The guys often blogged that none of them ever had a S&P 500 fund in the M100 and never would. I joined and decided that I'd look for stocks that where beating the Average and each week cull off the ones that lost money. Now 4 1/2 years later I'm still #25 in the club with pretty average performance compared to the other 81,000 Marketocracy portfolios. I'm not in the 50 percentile for any period but what are my overall stats?

VMFIV has beaten the S&P 500 average for every measurable period and had a 38.38 percent return for the 4 1/2 years, only an 8.38% annual rate of return.

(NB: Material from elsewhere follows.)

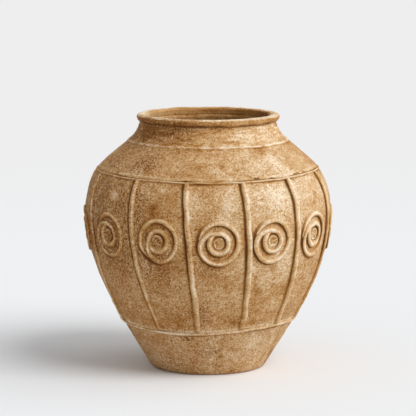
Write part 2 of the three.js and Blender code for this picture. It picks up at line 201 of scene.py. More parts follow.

The S&P 500 has had a 20.16 percent return over the same period. 38.38 divided by 20.16 = 1.903. I've beaten the S&P 500 average by over 90% by being "just slightly above average".

Lesson - Quite hitting for the fence and weed out the losers. Be satisfied by having a portfolio that is "just slightly above average" all the time and you will be the winner in the end.

Comments (2)

topbooks:

APPX up! You rock!

Eileen Teska:

Loved your post. I couldn't agree more.